Not so in this case unless you are a tea-totaler. This midtown building is being renovated into a taproom and restaurant for one of our smaller breweries, 4 Hands. (As most people know, we have one very, very big brewery here.) The graphic is a color-altered version of the St. Louis city flag, which, by virtue of a highly scientific Twitter poll, is the coolest city flag in America. Why the brewery is interpreting it as a warning is left up to the viewer.               

Tuesday, August 11, 2020



This is directly across Cherokee  Street from the Cinderella building. I don't know if the vacant space in the background was a restaurant or if there is is one adjacent. (I guess I could have looked more carefully). So what's with the seats? Brought in in wet weather (which it wasn't)? Stolen?
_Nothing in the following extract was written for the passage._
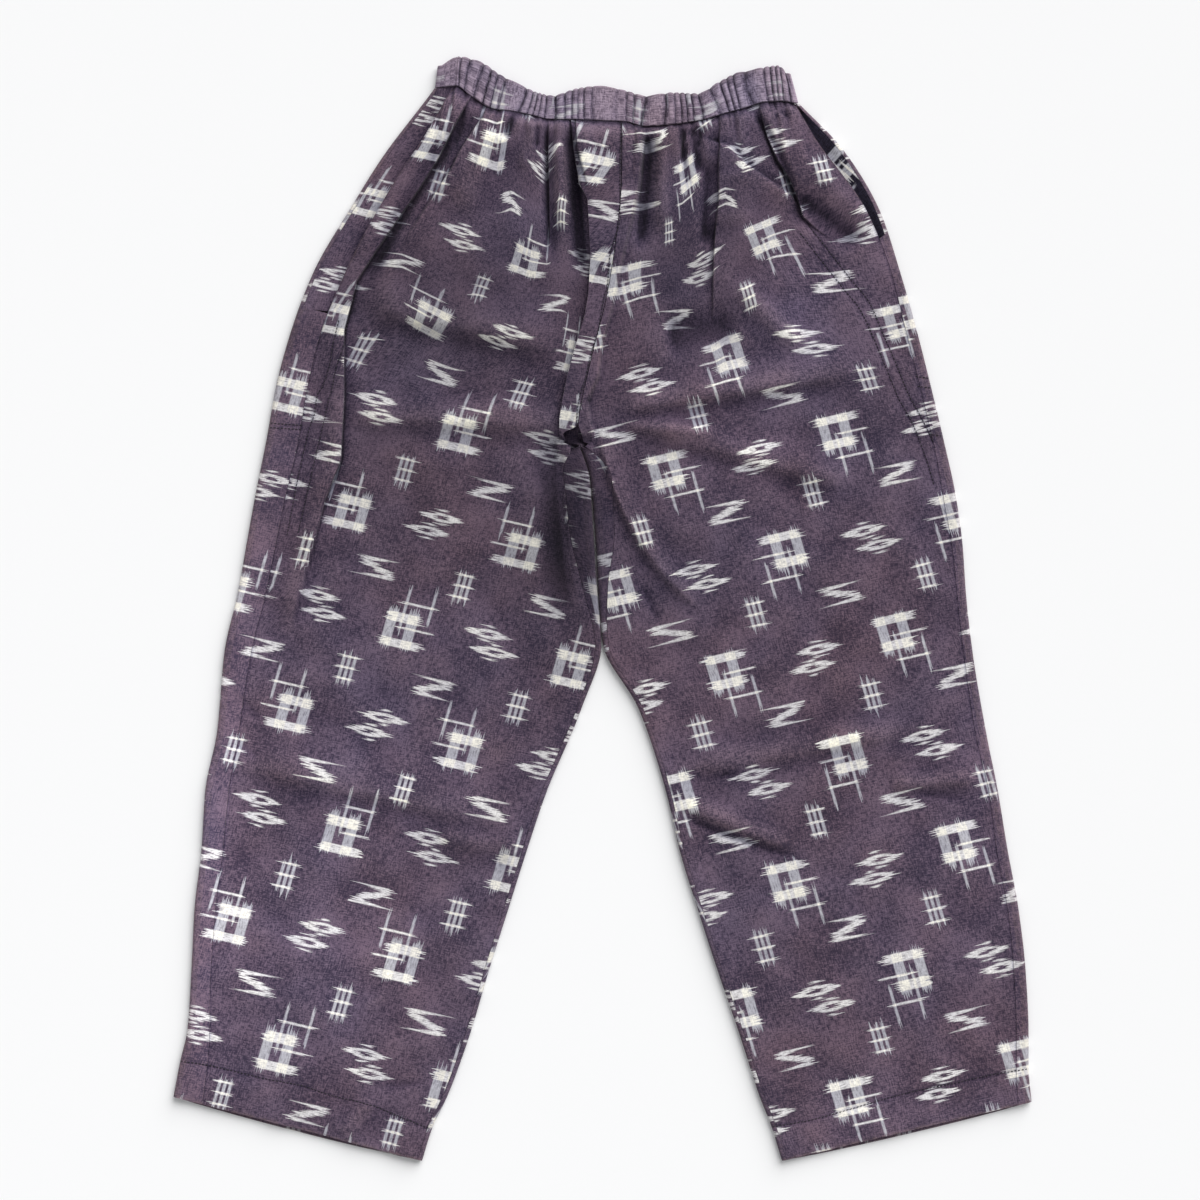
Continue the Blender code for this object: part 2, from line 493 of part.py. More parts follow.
def band_half(layer, material):
    """Half of the waistband: a gathered casing with a rounded top edge, rolled over at its far side."""
    place, roll, end = band_path(layer)
    line = {name: through(values, place) for name, values in BAND_LINE.items()}
    seam = np.stack([line["seam_x"], line["seam_y"]], axis=-1)
    top = np.stack([line["top_x"], line["top_y"]], axis=-1)
    way = np.stack([line["seam_x"] * 0 + 1.0, line["seam_x"] * 0], axis=-1) * end[:, None]
    out = way * (BAND_ROLL * np.sin(roll))[:, None]
    middle = BAND_ROLL + 0.5 * BAND_WALL + BAND_ROLL * np.cos(roll)
    facing = np.stack([way[:, 0] * np.sin(roll), way[:, 1] * np.sin(roll), np.cos(roll)], axis=-1)
    run = (place - BAND_SIDE_SEAM) / (len(BAND) - 1.0 - BAND_SIDE_SEAM)
    phase = np.pi * (BAND_GATHERS * run + 0.30 * np.sin(19.0 * run) + 0.20 * np.sin(47.0 * run + 1.0))
    wave = np.abs(np.sin(phase)) ** 0.7 - 1.0
    plain = np.exp(-(((line["seam_x"] - 3 * MM) / (16 * MM)) ** 2))
    depth = GATHER_DEPTH * (1.0 - 0.85 * plain) * (np.cos(roll) > 0.9) * (layer == "front")
    # Cross-section round the casing: share of the way from seam to top edge, half-wall, gathers felt
    section = np.array([
        (0.03, -1.0, 0.0), (0.50, -1.0, 0.0), (0.97, -1.0, 0.0), (1.00, -0.2, 0.0),
        (0.98, 0.70, 0.6), (0.76, 1.00, 1.0), (0.50, 1.00, 1.0), (0.24, 1.00, 1.0),
        (0.02, 0.70, 0.8), (0.00, -0.2, 0.0)])
    share = section[:, 0][None, :, None]
    plan = seam[:, None, :] * (1.0 - share) + top[:, None, :] * share
    offset = section[:, 1] * 0.5 * BAND_WALL + section[:, 2] * (wave * depth)[:, None]
    points = np.zeros((len(place), len(section), 3))
    points[..., :2] = plan + out[:, None, :] + facing[:, None, :2] * offset[..., None]
    points[..., 2] = middle[:, None] + facing[:, None, 2] * offset
    return close_tube(f"waistband_{layer}", points, material)


def close_tube(name, points, material):
    """Close a tube of cross-sections along a path with a cap at each end."""
    rows, around = points.shape[:2]
    index = np.arange(rows * around).reshape(rows, around)
    ahead = np.roll(index, -1, axis=1)
    quads = np.stack([index[:-1], ahead[:-1], ahead[1:], index[1:]], axis=-1).reshape(-1, 4)
    faces = quads.tolist() + [index[0, ::-1].tolist(), index[-1].tolist()]
    mesh = bpy.data.meshes.new(name)
    mesh.from_pydata(points.reshape(-1, 3).tolist(), [], faces)
    mesh.validate()
    body = bpy.data.objects.new(name, mesh)
    bpy.context.collection.objects.link(body)
    turn_outward(mesh)
    mesh.materials.append(material)
    mesh.shade_smooth()
    mesh.set_sharp_from_angle(angle=np.radians(50.0))
    return body


def build():
    """Make every piece of the trousers."""
    front_cloth = cloth("kasuri cotton", CLOTH_COLOUR, 0.9)
    back_cloth = cloth("kasuri cotton, worn", FADED_COLOUR, 0.9)
    pocket_cloth = cloth("kasuri cotton, unworn", UNWORN_COLOUR, 0.9)
    band_cloth = cloth("kasuri cotton, gathered", BAND_COLOUR, 0.92)
    for side in ("left", "right"):
        front_panel(side, front_cloth)
        back_panel(side, back_cloth)
        pocket_side(side, pocket_cloth)
    band_half("front", band_cloth)
    band_half("back", band_cloth)


build()
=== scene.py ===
"""Looks of the monpe work trousers, laid flat with the front up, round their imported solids.

+X is the viewer's right, +Y runs up to the waist and +Z is off the surface.  Lengths in the tables are
millimetres, everything after them is metres.  Rows run across a leg along the weft, stations down it.
"""
import bpy
import numpy as np
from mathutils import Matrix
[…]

A lot of old shops in St. Louis had recessed doors with display windows on either side and the name of the place in tile in the pavement. They never change - a bit of local heritage.          

Monday, August 10, 2020


More terra cotta.  Why someone would call a building Cinderella is beyond me. The original owner wouldn't want businesses to start in rags before they achieved riches. (Too much of St. Louis has followed the opposite trajectory.) It apparently started as a skating rink (meet your Prince Charming on wheels) and then, two years later, was converted to a movie theater. One of our town's leading architectural and social historians, Chris Naffziger, wrote a wonderful article six years ago describing its decay and restoration. Maybe this Cinderella held closer to the original story. See 

It is located on funky and eclectic Cherokee Street on the South Side. The ground floor is occupied. Don't know what if anything is upstairs.         

Sunday, August 9, 2020


When I was younger, perhaps high school age, there was a ubiquitous public service ad in my home town that said "a cleaner New York is up to you." There may have been a time when that was assumed in St. Louis, if perhaps less so now. The J. Arthur Anderson Laundry, in a much different neighborhood than Dinks Parrish, looks more like an expensive mortuary. What's with the slow laundry theme? Careful is good, but perhaps many decades ago Americans were much less impatient.

I was wrong about something. Dinks Parrish were not the names of two families. They are the first and last names of one person. There is an interesting piece about the history of the two companies at .

Saturday, August 8, 2020


Details of the facade of the Dinks Parrish Laundry. I realized as I edited these pictures that I don't know a thing about how terrra cotta is made. I looked up the Wikipedia article,, and don't understand all of it. Complicated! I can't imagine how much time and money it took to produce and install this, or how the economics worked on a humble commercial building.       
A friend told me about another unusual laundry. It is not as complex and harder to photograph due to its location but still interesting. We will see it tomorrow.

Friday, August 7, 2020


A bit of fancy, a stone wedding cake on Olive Street in midtown. It was a major commercial laundry for many years, the two names referring to the families who owned it. The laundry went out of business some years ago. There may or may not still be some loft apartments upstairs. The ground floor left houses a new microbrewery. The rest of the ground floor is vacant.

This may be the most elaborate surviving terra cotta work in town. One online reference describes it as "either a heavenly flight of fancy or the product of a bricklayer on LSD: Moorish architecture on steroids, replete with spires wrapped in carved grape vines and snowflakes, flower blossoms and clamshells." 

Some detail of the facade tomorrow.   

Thursday, August 6, 2020


Taken at the end of our ride with Ellie on one of the Mississippi River tour boats. The two that are usually around are called the Tom Sawyer and the Becky Thacher. We were pulling up to the dock. The helicopter the kid and I rode on last month made a perfectly timed appearance.